* _Supplied information_
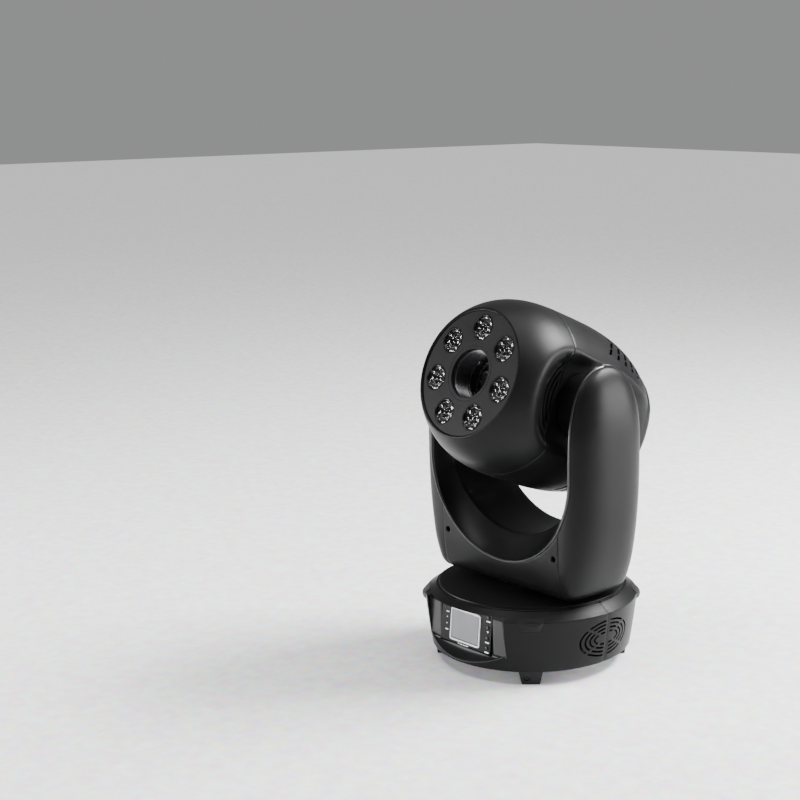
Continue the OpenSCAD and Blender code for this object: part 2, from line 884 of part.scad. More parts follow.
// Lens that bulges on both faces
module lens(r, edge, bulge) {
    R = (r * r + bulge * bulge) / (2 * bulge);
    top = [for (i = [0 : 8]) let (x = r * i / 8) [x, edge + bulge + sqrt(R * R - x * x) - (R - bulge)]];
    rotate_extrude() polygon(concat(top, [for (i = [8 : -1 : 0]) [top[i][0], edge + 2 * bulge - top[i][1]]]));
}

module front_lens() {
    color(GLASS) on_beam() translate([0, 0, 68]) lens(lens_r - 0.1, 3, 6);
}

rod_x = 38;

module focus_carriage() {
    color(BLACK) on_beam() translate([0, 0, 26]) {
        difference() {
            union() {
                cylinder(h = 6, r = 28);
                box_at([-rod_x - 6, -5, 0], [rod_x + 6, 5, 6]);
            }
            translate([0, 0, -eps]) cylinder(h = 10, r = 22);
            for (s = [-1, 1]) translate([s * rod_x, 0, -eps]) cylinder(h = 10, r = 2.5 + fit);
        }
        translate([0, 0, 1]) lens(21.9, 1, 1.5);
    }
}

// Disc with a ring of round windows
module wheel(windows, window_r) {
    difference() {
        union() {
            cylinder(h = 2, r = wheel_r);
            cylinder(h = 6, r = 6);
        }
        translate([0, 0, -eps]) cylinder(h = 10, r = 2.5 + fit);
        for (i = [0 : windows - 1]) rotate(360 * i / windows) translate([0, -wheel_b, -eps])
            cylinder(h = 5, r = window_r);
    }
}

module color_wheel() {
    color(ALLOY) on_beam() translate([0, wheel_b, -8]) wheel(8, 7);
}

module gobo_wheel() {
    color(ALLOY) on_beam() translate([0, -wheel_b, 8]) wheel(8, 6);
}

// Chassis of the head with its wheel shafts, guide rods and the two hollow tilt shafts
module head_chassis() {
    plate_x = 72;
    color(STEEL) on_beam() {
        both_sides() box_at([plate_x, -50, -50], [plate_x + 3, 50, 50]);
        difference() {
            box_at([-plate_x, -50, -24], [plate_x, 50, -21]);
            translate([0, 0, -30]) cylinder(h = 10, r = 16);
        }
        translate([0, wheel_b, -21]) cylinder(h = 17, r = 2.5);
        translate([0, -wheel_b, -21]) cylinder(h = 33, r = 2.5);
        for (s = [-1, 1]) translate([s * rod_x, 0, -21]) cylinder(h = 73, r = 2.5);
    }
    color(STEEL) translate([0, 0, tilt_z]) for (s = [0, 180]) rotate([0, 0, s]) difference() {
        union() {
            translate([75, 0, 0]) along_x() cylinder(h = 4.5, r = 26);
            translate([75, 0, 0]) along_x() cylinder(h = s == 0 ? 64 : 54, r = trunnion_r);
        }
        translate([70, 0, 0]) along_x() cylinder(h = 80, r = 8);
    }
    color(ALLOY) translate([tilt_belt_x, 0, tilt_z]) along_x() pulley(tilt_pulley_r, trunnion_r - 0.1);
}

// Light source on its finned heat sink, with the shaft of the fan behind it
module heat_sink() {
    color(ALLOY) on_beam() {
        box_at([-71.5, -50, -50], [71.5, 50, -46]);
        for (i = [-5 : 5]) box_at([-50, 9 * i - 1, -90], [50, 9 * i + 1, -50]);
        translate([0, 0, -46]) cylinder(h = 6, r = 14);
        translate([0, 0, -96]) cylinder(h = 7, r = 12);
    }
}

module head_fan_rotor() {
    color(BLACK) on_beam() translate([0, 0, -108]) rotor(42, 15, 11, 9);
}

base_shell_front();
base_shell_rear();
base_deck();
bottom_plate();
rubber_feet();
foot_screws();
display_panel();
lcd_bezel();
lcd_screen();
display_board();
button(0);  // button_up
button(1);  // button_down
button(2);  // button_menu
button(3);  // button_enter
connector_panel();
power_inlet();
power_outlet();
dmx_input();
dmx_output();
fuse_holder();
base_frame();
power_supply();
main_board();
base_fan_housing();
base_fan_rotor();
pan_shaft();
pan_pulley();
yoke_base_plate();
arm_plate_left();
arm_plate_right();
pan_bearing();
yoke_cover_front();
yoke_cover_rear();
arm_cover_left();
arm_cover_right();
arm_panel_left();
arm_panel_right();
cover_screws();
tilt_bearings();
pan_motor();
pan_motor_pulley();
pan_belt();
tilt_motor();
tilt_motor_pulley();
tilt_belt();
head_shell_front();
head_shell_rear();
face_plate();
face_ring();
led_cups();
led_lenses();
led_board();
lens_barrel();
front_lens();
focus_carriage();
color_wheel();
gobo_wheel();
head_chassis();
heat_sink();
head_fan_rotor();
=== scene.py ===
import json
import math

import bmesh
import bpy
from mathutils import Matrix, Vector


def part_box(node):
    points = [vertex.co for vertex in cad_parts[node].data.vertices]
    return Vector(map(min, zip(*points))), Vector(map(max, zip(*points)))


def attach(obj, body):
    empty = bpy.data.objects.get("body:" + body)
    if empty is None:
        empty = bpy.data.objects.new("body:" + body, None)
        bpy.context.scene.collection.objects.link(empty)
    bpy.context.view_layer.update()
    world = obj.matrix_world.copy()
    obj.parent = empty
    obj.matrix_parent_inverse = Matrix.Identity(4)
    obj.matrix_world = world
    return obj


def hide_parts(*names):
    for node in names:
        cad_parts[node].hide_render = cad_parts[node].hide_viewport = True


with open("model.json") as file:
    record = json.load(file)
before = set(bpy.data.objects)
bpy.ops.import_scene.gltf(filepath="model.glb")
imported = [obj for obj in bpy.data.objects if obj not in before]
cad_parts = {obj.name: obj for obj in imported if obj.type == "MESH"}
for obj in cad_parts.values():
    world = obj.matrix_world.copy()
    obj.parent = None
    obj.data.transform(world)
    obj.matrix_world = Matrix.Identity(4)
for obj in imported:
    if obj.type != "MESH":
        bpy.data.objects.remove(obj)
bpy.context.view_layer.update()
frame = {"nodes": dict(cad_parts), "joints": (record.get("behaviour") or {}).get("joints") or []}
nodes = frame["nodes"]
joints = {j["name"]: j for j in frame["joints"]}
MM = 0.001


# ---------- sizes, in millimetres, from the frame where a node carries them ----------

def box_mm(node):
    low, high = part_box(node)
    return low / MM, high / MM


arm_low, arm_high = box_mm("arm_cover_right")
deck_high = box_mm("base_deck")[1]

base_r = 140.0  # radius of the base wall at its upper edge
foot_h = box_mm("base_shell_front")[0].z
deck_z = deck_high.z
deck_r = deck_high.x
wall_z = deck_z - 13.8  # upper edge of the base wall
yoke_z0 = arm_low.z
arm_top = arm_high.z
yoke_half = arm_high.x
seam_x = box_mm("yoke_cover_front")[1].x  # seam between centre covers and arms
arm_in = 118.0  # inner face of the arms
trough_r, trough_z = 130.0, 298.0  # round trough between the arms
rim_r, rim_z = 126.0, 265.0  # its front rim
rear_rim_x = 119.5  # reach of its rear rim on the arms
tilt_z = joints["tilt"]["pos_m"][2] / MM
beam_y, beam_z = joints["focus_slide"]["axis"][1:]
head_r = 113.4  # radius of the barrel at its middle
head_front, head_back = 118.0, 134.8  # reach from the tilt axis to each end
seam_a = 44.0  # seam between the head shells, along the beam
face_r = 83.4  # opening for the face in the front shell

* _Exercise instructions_
Repeat, character for character, the lines of the material above from the line with "tilt_belt();" through the line with "if empty is".

* _Solution to the exercise_
tilt_belt();
head_shell_front();
head_shell_rear();
face_plate();
face_ring();
led_cups();
led_lenses();
led_board();
lens_barrel();
front_lens();
focus_carriage();
color_wheel();
gobo_wheel();
head_chassis();
heat_sink();
head_fan_rotor();
=== scene.py ===
import json
import math

import bmesh
import bpy
from mathutils import Matrix, Vector


def part_box(node):
    points = [vertex.co for vertex in cad_parts[node].data.vertices]
    return Vector(map(min, zip(*points))), Vector(map(max, zip(*points)))


def attach(obj, body):
    empty = bpy.data.objects.get("body:" + body)
    if empty is None:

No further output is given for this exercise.